Task directions — Using the data that follows, return exactly the lines from the one that contains "Recreate this object" through the one that contains "# X runs along", ends included.

Stored data —
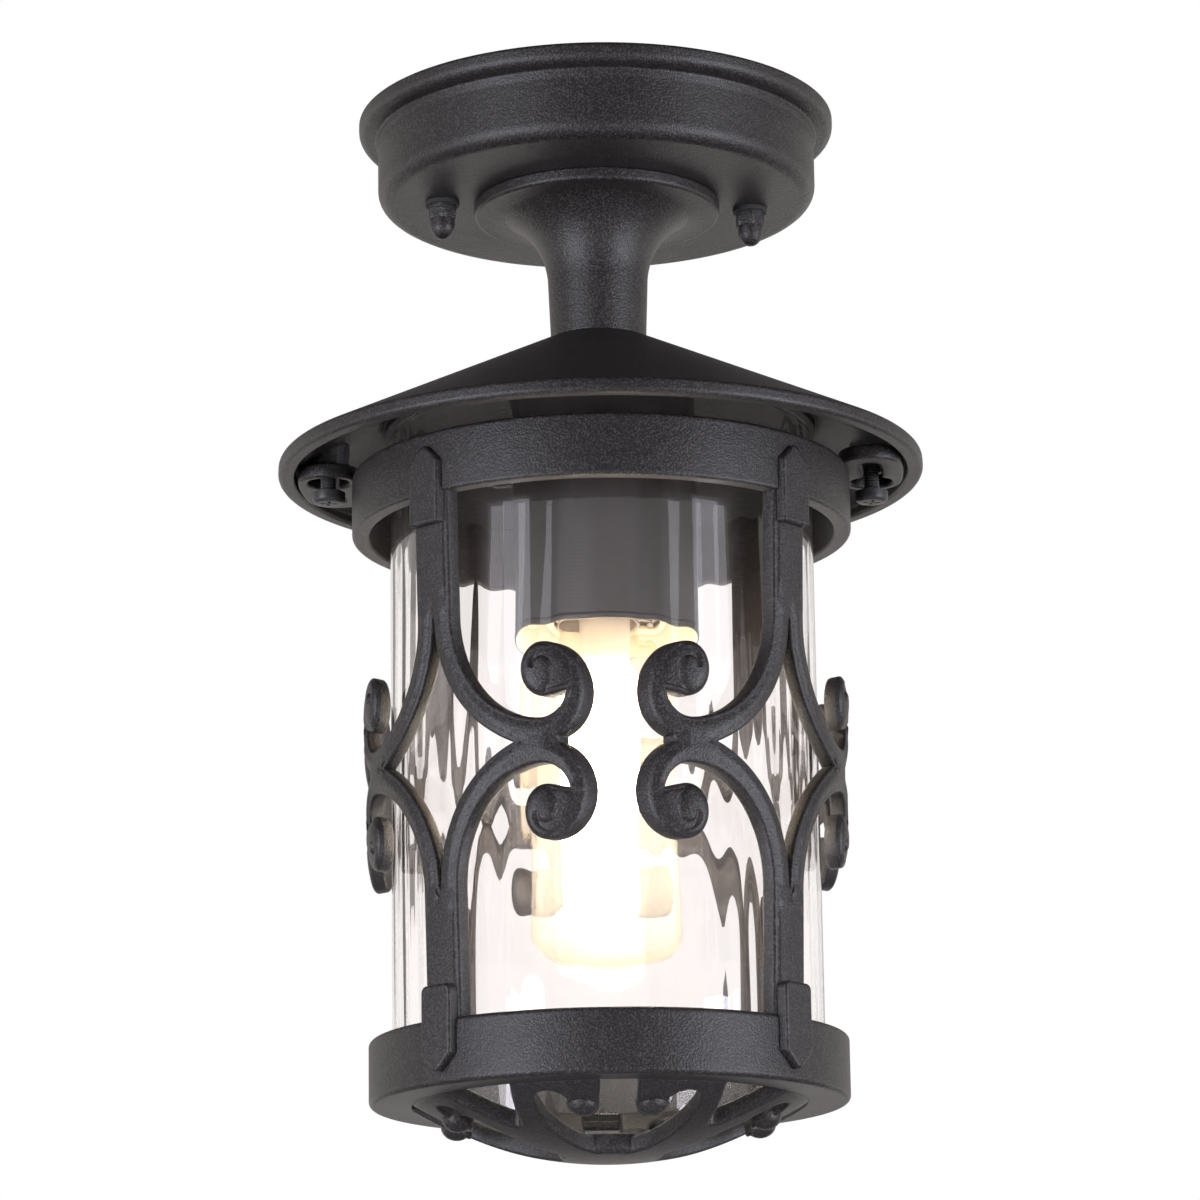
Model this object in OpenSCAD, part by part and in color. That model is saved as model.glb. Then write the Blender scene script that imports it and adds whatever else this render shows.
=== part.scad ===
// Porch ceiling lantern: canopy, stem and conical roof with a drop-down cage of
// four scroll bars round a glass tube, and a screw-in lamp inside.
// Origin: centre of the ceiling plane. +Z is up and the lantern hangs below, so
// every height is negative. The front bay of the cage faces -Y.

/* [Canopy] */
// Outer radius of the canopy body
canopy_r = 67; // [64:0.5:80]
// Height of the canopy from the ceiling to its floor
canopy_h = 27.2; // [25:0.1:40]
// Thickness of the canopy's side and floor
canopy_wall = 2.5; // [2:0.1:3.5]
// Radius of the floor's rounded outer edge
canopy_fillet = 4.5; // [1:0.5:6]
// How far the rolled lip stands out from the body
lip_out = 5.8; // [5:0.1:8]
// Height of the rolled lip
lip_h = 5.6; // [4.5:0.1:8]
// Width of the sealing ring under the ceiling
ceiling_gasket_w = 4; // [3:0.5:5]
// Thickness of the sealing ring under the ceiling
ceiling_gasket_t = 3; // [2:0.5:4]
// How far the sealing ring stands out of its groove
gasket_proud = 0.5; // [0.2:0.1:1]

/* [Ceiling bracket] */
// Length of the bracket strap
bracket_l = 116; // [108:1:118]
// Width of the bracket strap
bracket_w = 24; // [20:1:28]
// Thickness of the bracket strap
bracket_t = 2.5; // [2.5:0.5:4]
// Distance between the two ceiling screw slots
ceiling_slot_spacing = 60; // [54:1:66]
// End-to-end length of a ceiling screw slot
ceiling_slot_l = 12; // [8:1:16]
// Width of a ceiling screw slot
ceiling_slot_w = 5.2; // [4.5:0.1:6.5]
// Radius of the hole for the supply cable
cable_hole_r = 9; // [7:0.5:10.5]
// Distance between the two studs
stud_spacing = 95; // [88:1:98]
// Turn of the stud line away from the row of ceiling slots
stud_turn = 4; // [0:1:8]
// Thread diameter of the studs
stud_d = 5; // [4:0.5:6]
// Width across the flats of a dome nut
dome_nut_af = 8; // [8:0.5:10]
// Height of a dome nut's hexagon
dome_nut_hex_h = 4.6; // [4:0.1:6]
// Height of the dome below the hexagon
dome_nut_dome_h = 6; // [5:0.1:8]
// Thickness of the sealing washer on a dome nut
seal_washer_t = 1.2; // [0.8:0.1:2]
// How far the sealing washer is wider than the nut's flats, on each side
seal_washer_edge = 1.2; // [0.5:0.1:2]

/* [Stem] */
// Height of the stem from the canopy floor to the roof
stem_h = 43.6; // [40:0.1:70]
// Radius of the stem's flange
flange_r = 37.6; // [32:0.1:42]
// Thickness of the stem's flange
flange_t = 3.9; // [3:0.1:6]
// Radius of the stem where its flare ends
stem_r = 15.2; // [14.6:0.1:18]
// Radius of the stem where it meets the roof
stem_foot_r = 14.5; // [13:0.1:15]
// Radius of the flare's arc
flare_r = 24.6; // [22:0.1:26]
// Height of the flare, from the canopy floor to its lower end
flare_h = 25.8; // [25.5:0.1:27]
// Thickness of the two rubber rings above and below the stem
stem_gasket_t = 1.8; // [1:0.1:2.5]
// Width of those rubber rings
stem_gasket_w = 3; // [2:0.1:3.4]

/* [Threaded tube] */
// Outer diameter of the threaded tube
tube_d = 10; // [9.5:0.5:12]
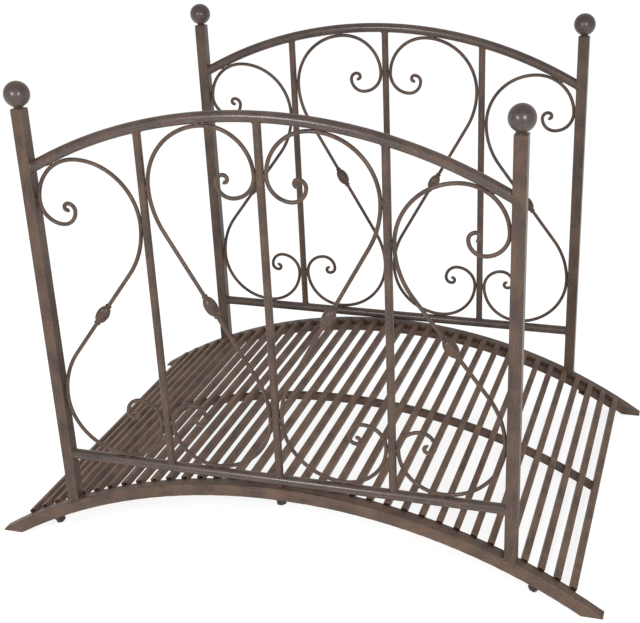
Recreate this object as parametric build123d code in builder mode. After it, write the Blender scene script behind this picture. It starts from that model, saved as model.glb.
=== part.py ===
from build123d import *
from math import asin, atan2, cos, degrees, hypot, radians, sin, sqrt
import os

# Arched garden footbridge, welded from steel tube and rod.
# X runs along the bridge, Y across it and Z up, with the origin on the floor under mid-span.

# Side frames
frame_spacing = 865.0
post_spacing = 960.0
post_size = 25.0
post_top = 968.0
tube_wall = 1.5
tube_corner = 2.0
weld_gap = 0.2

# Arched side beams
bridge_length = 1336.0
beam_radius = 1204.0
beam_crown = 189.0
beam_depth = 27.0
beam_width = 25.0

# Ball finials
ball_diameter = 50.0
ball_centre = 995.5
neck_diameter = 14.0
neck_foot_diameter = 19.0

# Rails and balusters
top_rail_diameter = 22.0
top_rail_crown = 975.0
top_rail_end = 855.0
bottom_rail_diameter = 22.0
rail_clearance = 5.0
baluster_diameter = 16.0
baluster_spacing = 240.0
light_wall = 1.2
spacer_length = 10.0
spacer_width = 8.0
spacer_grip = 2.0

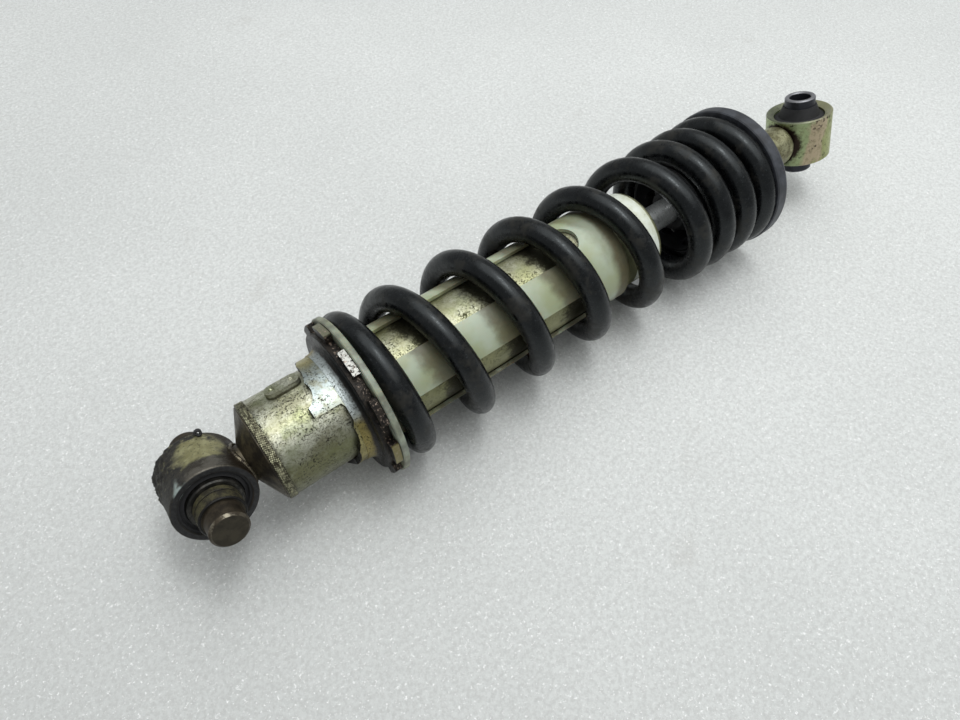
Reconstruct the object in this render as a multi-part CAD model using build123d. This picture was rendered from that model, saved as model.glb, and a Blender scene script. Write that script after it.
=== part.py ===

Task answer —
Recreate this object as parametric build123d code in builder mode. After it, write the Blender scene script behind this picture. It starts from that model, saved as model.glb.
=== part.py ===
from build123d import *
from math import asin, atan2, cos, degrees, hypot, radians, sin, sqrt
import os

# Arched garden footbridge, welded from steel tube and rod.
# X runs along the bridge, Y across it and Z up, with the origin on the floor under mid-span.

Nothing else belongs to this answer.